Г-н Бенуа объявляет, что верещагинские картины, изображающие поход Наполеона в Россию, недалеко ушли, по технике, от лубочных картинок 1812 года. Это доказывает, кажется, неоспоримо, что г. Бенуа либо ослеп от декадентства, либо никогда еще не видел лубочных картин 1812 года.
Г-н Бенуа жалуется, что на картине «Бегство Наполеона из России» Наполеон представлен в каком-то «шутовском ярком наряде», а сам он «пузатенький, низенький человек». Как же его надо было, представить иначе, чем пузатеньким и низеньким, если он в самом деле был таков? Он в «шутовском наряде» — но, спрашивается, какой это шутовской наряд: теплая толстая шуба и теплая толстая шапка, какие в самом деле он тогда носил? Что ж? По декадентскому кодексу не полагается? Вот нелепые, так нелепые наряды «танцовщиц» и «жокеев» у Дегаса и других любимцев г. Бенуа, но он на те не жалуется. Те — своего прихода.
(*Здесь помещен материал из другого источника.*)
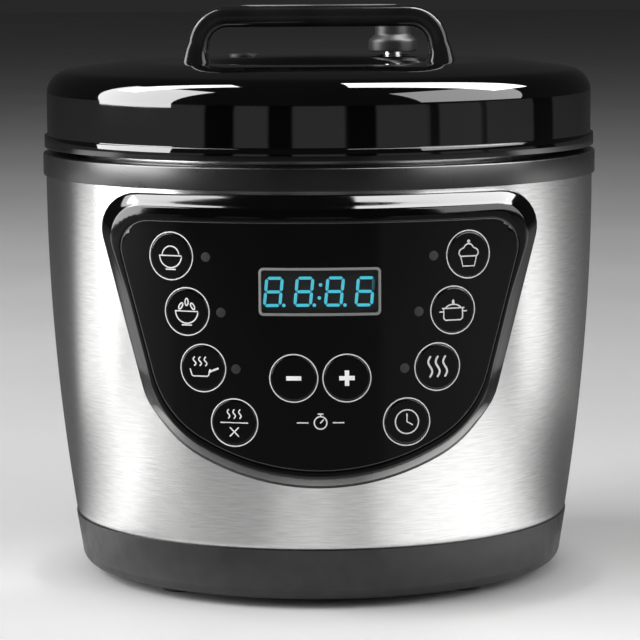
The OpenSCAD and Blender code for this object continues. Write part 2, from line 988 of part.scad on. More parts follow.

Но еще хуже всего этого у Верещагина то, что представлено на первом плане картины. «Это уже не грустно и не тоскливо, а просто омерзительно». А что именно это такое? «Сначала кажется, что войска идут по расчищенной дороге и что по сторонам лежит высокими насыпями снег, из которого торчат какие-то бревна, сучья, сор; но вглядитесь — и вы увидите, что это не бревна, и не кучи, и не сор, а трупы убитых н замороженных людей, лошадей, что это лафеты, ружья, ранцы…» И это все возбуждает у г. Бенуа не ужас, не сожаление, не сострадание, а только «омерзение». Прекрасно! Он точь-в-точь повторяет статьи «Нового времени» 1880 года. Надо полагать, он был бы доволен, если бы вместо всех этих ужасов была изображена декадентская дамочка, дряблая и раскислая, нежно нюхающая цветочек.